_REQUIREMENTS_:
Below is a listing; copy all of it exactly.

_MATERIAL SUPPLIED_:
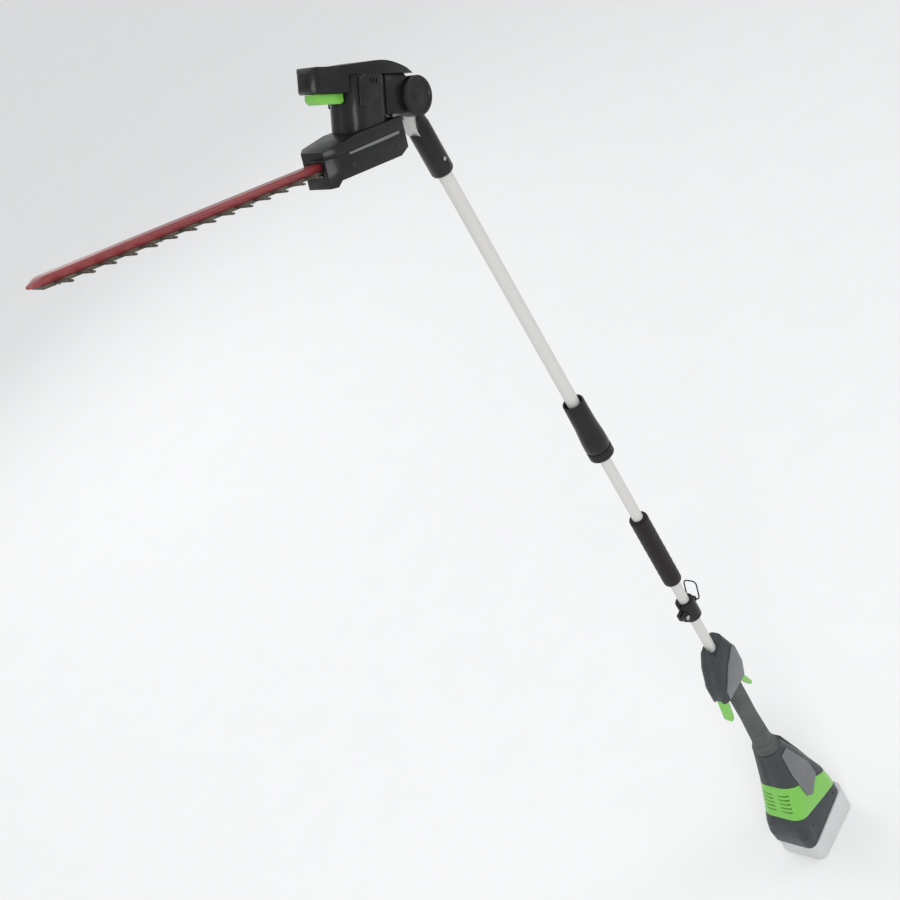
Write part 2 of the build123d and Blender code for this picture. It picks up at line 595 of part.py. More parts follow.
def gear_form():
    """Outer form of the gear housing, narrowed to the nose at its front."""
    slab(HEAD, gear_side, -GEAR_HALF, GEAR_HALF)
    with BuildSketch(level(HEAD, LIP_BOTTOM - 5), mode=Mode.PRIVATE) as plan:
        with BuildLine():
            Polyline((GEAR_BACK, -GEAR_HALF + 10), (GEAR_BACK + 10, -GEAR_HALF),
                     (GEAR_FRONT - 17, -GEAR_HALF), (GEAR_FRONT, -NOSE_HALF), (GEAR_FRONT, NOSE_HALF),
                     (GEAR_FRONT - 17, GEAR_HALF), (GEAR_BACK + 10, GEAR_HALF),
                     (GEAR_BACK, GEAR_HALF - 10), close=True)
        make_face()
    extrude(plan.sketch, amount=100, mode=Mode.INTERSECT)


def blade_way():
    """The slot in the nose that the blades and their bar come out of."""
    low = LOWER_BLADE_LOW - SCREW_HEAD_T - FREE
    block(HEAD, gear_inside_front - 1, GEAR_FRONT + 1, BLADE_HALF + FREE, low, BAR_TOP + SEAT,
          mode=Mode.SUBTRACT)


with BuildPart() as gear_housing_upper:
    gear_form()
    roof = GEAR_TOP - ROOF_T
    slab(HEAD, [(gear_inside_back, -100), (gear_inside_back, roof), (NOSE_SLOPE_START, roof),
                (gear_inside_front, NOSE_TOP - ROOF_T), (gear_inside_front, -100)],
         -GEAR_HALF + WALL, GEAR_HALF - WALL, Mode.SUBTRACT)
    post(HEAD, MOTOR_POS, BEARING_R + 3, -50, GEAR_TOP + 1, Mode.SUBTRACT)
    blade_way()
    split(bisect_by=level(HEAD, GEAR_SEAM), keep=Keep.TOP)
save(gear_housing_upper, "gear_housing_upper")

with BuildPart() as gear_housing_lower:
    gear_form()
    block(HEAD, gear_inside_back, gear_inside_front, GEAR_HALF - WALL, GEAR_BOTTOM + WALL, 0,
          8, Mode.SUBTRACT)
    blade_way()
    # boss that carries the lower bearing, and pads under the root of the bar
    post(HEAD, GEAR_POS, HUB_R + 8, GEAR_BOTTOM + 1, LOWER_BLADE_LOW - 3)
    post(HEAD, GEAR_POS, HUB_R + 4 + SEAT, GEAR_BOTTOM + WALL + FREE - SEAT, 0, Mode.SUBTRACT)
    split(bisect_by=level(HEAD, GEAR_SEAM - SEAT), keep=Keep.BOTTOM)
save(gear_housing_lower, "gear_housing_lower")

with BuildPart() as housing_screws:
    for reach in (GEAR_BACK + 40, GEAR_FRONT - 40):
        for side in (-1, 1):
            with BuildSketch(level(HEAD, GEAR_BOTTOM - 2.2), mode=Mode.PRIVATE) as head_outline:
                with Locations((reach, side * (GEAR_HALF - 12))):
                    Circle(4)
            extrude(head_outline.sketch, amount=2.2 - SEAT)
save(housing_screws, "housing_screws")

# ---------------------------------------------------------------- cutting bar and blades
screw_first = GEAR_FRONT + 50
screw_step = (BLADE_TIP - 45 - screw_first) / (SCREW_COUNT - 1)
screw_places = [screw_first + screw_step * n for n in range(SCREW_COUNT)]
root_screw = BAR_ROOT + 12
screw_places.insert(0, root_screw)

with BuildPart() as guard_bar:
    block(HEAD, BAR_ROOT, BLADE_TIP, BAR_HALF, BAR_BOTTOM, BAR_TOP)
    top_edges = guard_bar.faces().sort_by(Axis(pivot, HEAD.y_dir))[-1].edges()
    fillet(top_edges.filter_by(Axis(pivot, HEAD.x_dir)), 4.5)
    # wedge at the tip, in side view and in plan
    slab(HEAD, [(BLADE_TIP - 26, BAR_TOP + 1), (BLADE_TIP + 1, BAR_TOP + 1),
                (BLADE_TIP + 1, BAR_BOTTOM + 3)], -BAR_HALF, BAR_HALF, Mode.SUBTRACT)
    for side in (-1, 1):
        with BuildSketch(level(HEAD, BAR_BOTTOM), mode=Mode.PRIVATE) as corner_cut:
            with BuildLine():
                Polyline((BLADE_TIP - 22, side * (BAR_HALF + 1)), (BLADE_TIP + 1, side * (BAR_HALF + 1)),
                         (BLADE_TIP + 1, side * 4), close=True)
            make_face()
        extrude(corner_cut.sketch, amount=BAR_T, mode=Mode.SUBTRACT)
    for place in screw_places:
        post(HEAD, place, SCREW_R + SEAT, BAR_BOTTOM, BAR_TOP - 2, Mode.SUBTRACT)
save(guard_bar, "guard_bar")


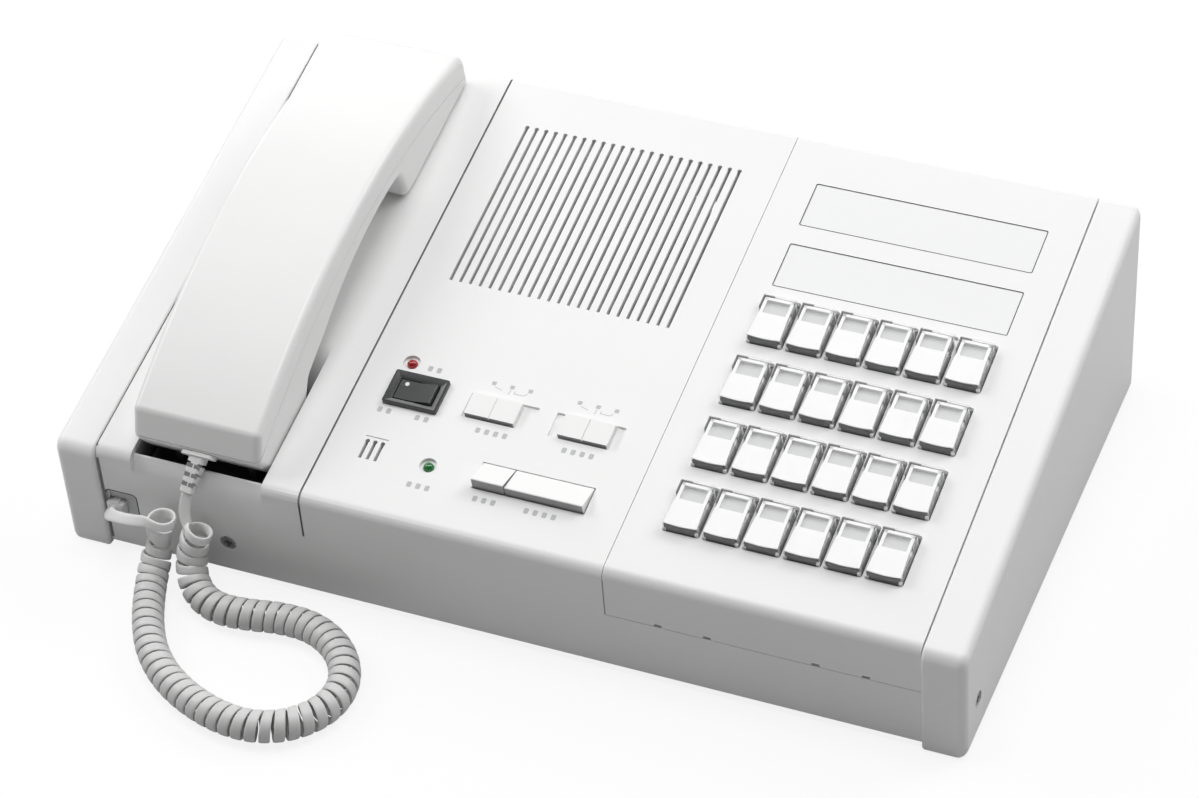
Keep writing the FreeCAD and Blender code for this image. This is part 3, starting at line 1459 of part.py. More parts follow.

_RESPONSE BELOW_:
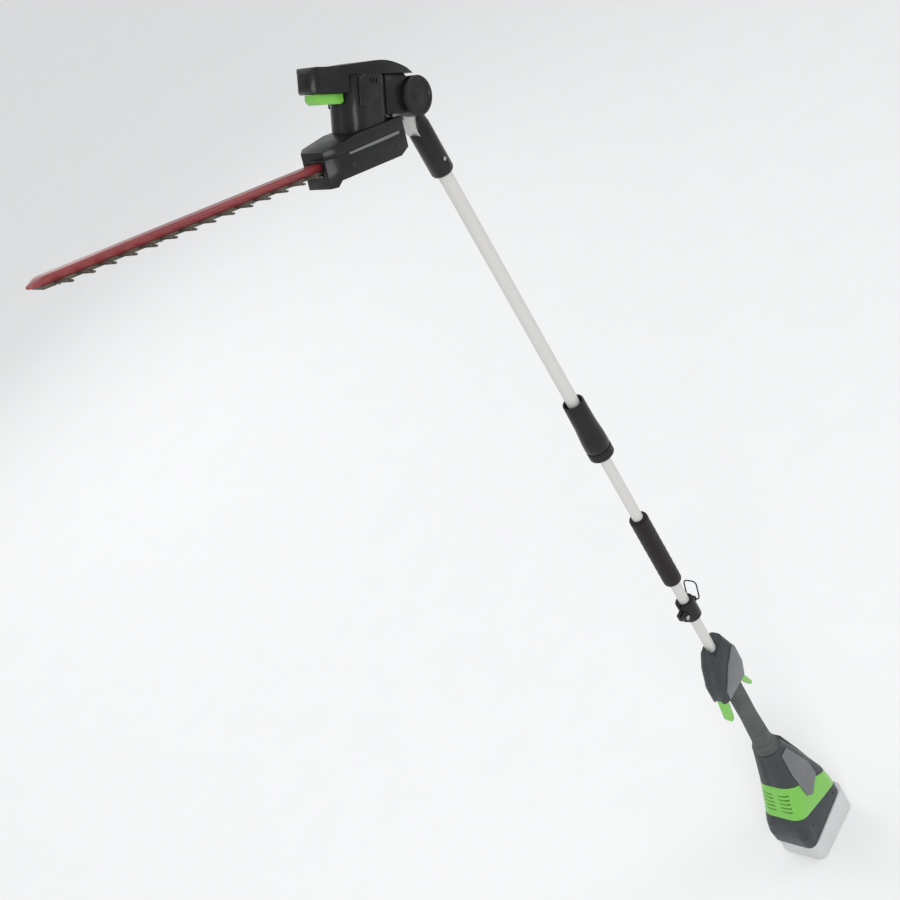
Write part 2 of the build123d and Blender code for this picture. It picks up at line 595 of part.py. More parts follow.
def gear_form():
    """Outer form of the gear housing, narrowed to the nose at its front."""
    slab(HEAD, gear_side, -GEAR_HALF, GEAR_HALF)
    with BuildSketch(level(HEAD, LIP_BOTTOM - 5), mode=Mode.PRIVATE) as plan:
        with BuildLine():
            Polyline((GEAR_BACK, -GEAR_HALF + 10), (GEAR_BACK + 10, -GEAR_HALF),
                     (GEAR_FRONT - 17, -GEAR_HALF), (GEAR_FRONT, -NOSE_HALF), (GEAR_FRONT, NOSE_HALF),
                     (GEAR_FRONT - 17, GEAR_HALF), (GEAR_BACK + 10, GEAR_HALF),
                     (GEAR_BACK, GEAR_HALF - 10), close=True)
        make_face()
    extrude(plan.sketch, amount=100, mode=Mode.INTERSECT)


def blade_way():
    """The slot in the nose that the blades and their bar come out of."""
    low = LOWER_BLADE_LOW - SCREW_HEAD_T - FREE
    block(HEAD, gear_inside_front - 1, GEAR_FRONT + 1, BLADE_HALF + FREE, low, BAR_TOP + SEAT,
          mode=Mode.SUBTRACT)


with BuildPart() as gear_housing_upper:
    gear_form()
    roof = GEAR_TOP - ROOF_T
    slab(HEAD, [(gear_inside_back, -100), (gear_inside_back, roof), (NOSE_SLOPE_START, roof),
                (gear_inside_front, NOSE_TOP - ROOF_T), (gear_inside_front, -100)],
         -GEAR_HALF + WALL, GEAR_HALF - WALL, Mode.SUBTRACT)
    post(HEAD, MOTOR_POS, BEARING_R + 3, -50, GEAR_TOP + 1, Mode.SUBTRACT)
    blade_way()
    split(bisect_by=level(HEAD, GEAR_SEAM), keep=Keep.TOP)
save(gear_housing_upper, "gear_housing_upper")

with BuildPart() as gear_housing_lower:
    gear_form()
    block(HEAD, gear_inside_back, gear_inside_front, GEAR_HALF - WALL, GEAR_BOTTOM + WALL, 0,
          8, Mode.SUBTRACT)
    blade_way()
    # boss that carries the lower bearing, and pads under the root of the bar
    post(HEAD, GEAR_POS, HUB_R + 8, GEAR_BOTTOM + 1, LOWER_BLADE_LOW - 3)
    post(HEAD, GEAR_POS, HUB_R + 4 + SEAT, GEAR_BOTTOM + WALL + FREE - SEAT, 0, Mode.SUBTRACT)
    split(bisect_by=level(HEAD, GEAR_SEAM - SEAT), keep=Keep.BOTTOM)
save(gear_housing_lower, "gear_housing_lower")

with BuildPart() as housing_screws:
    for reach in (GEAR_BACK + 40, GEAR_FRONT - 40):
        for side in (-1, 1):
            with BuildSketch(level(HEAD, GEAR_BOTTOM - 2.2), mode=Mode.PRIVATE) as head_outline:
                with Locations((reach, side * (GEAR_HALF - 12))):
                    Circle(4)
            extrude(head_outline.sketch, amount=2.2 - SEAT)
save(housing_screws, "housing_screws")

# ---------------------------------------------------------------- cutting bar and blades
screw_first = GEAR_FRONT + 50
screw_step = (BLADE_TIP - 45 - screw_first) / (SCREW_COUNT - 1)
screw_places = [screw_first + screw_step * n for n in range(SCREW_COUNT)]
root_screw = BAR_ROOT + 12
screw_places.insert(0, root_screw)

with BuildPart() as guard_bar:
    block(HEAD, BAR_ROOT, BLADE_TIP, BAR_HALF, BAR_BOTTOM, BAR_TOP)
    top_edges = guard_bar.faces().sort_by(Axis(pivot, HEAD.y_dir))[-1].edges()
    fillet(top_edges.filter_by(Axis(pivot, HEAD.x_dir)), 4.5)
    # wedge at the tip, in side view and in plan
    slab(HEAD, [(BLADE_TIP - 26, BAR_TOP + 1), (BLADE_TIP + 1, BAR_TOP + 1),
                (BLADE_TIP + 1, BAR_BOTTOM + 3)], -BAR_HALF, BAR_HALF, Mode.SUBTRACT)
    for side in (-1, 1):
        with BuildSketch(level(HEAD, BAR_BOTTOM), mode=Mode.PRIVATE) as corner_cut:
            with BuildLine():
                Polyline((BLADE_TIP - 22, side * (BAR_HALF + 1)), (BLADE_TIP + 1, side * (BAR_HALF + 1)),
                         (BLADE_TIP + 1, side * 4), close=True)
            make_face()
        extrude(corner_cut.sketch, amount=BAR_T, mode=Mode.SUBTRACT)
    for place in screw_places:
        post(HEAD, place, SCREW_R + SEAT, BAR_BOTTOM, BAR_TOP - 2, Mode.SUBTRACT)
save(guard_bar, "guard_bar")


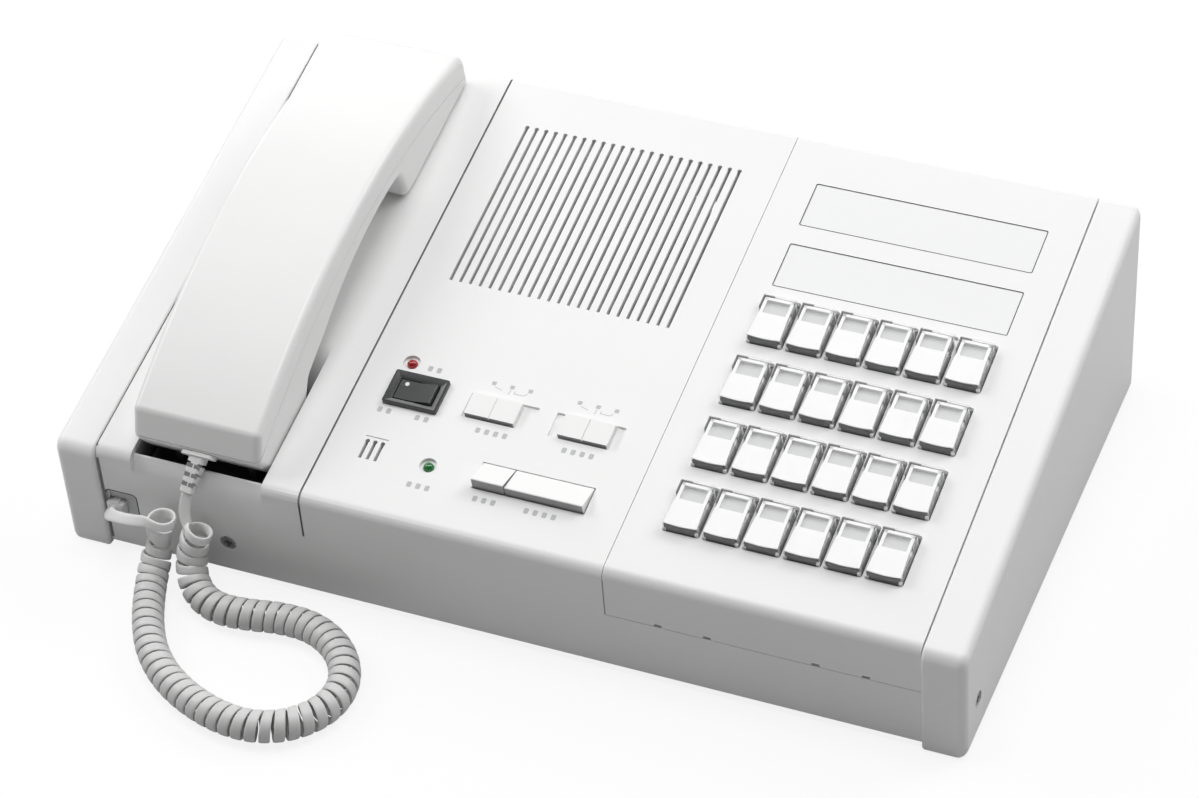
Keep writing the FreeCAD and Blender code for this image. This is part 3, starting at line 1459 of part.py. More parts follow.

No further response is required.